For the London market, the JWC's existing designation framework was designed around the threat environment as it existed before Sunday. Whether the US naval blockade - involving a NATO ally operating under a claim of legal authority - requires a formal reassessment of designated areas, policy wordings or AP structures is a question that underwriters will be working through this week.
The stakes are large enough to justify that urgency. The IEA's 2025 data shows that approximately 15 million barrels of crude oil per day transited the strait - representing around 34 per cent of global crude oil trade. China was the single largest destination, receiving 37.7 per cent of all crude and condensate flows, followed by India at 14.7 per cent, South Korea at 12 per cent and Japan at 10.9 per cent. On the liquefied natural gas side, around 20 per cent of all global LNG trade transited the strait annually, with Qatar - whose Ras Laffan facilities were damaged by Iranian attacks in March - as the dominant exporter. European gas prices doubled in days following Qatar's force majeure declaration.

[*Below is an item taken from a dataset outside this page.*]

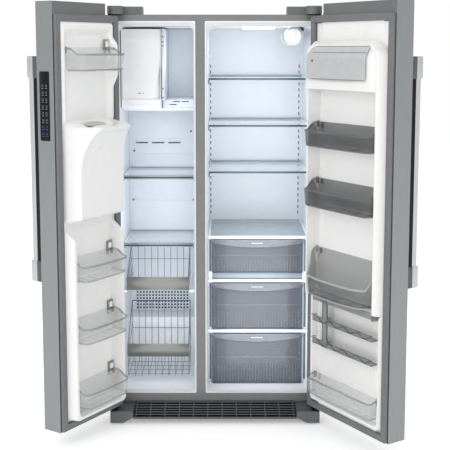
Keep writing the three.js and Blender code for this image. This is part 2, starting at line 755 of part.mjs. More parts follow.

Before the war began, approximately 138 commercial vessels passed through the strait's two shipping lanes every day. The FT's tracking data recorded just 36 movements over the entirety of Saturday and Sunday combined. On the last Sunday before hostilities broke out, 172 transits were recorded in a single day.
The economic consequences are already visible in US inflation data, with consumer prices rising to 3.3 per cent in March - the highest in roughly two years - partly driven by energy costs. US petrol prices have exceeded $4 a gallon for the first time since 2022.
For the broader insurance market, the sustained energy price shock flowing from the strait's closure - now formalised and potentially deepened by a naval blockade - carries consequences well beyond specialist marine and war risk desks.
Property and liability underwriters face rising claims costs across a range of classes as energy-intensive industries absorb sustained input price inflation. Business interruption underwriters with exposure to manufacturing, logistics and petrochemical clients dependent on Gulf-sourced feedstocks are reviewing aggregations against what is now a conflict measured in weeks rather than days. Fitch Ratings flagged in March that the withdrawal of hull war risk cover in the Persian Gulf carries negative credit implications for US property and casualty insurers, given the interconnected reinsurance exposures flowing back through the system.
Political risk underwriters face a changed landscape as the US, in formally blockading a sovereign nation's ports, creates new sovereign risk dynamics for trade credit, export finance and investment covers across the region. The DFC facility's eligibility screening means that vessel owners and cargo clients with Iranian commercial relationships - even historical ones, through toll payment - now face a potential coverage question they did not have at the weekend.
The blockade is a military instrument with a commercial mechanism. For the insurance industry, which played a significant and underappreciated role in closing the strait well before Iran's navy formally did, the coming days will require rapid reassessment of an already stressed market at the point of maximum complexity.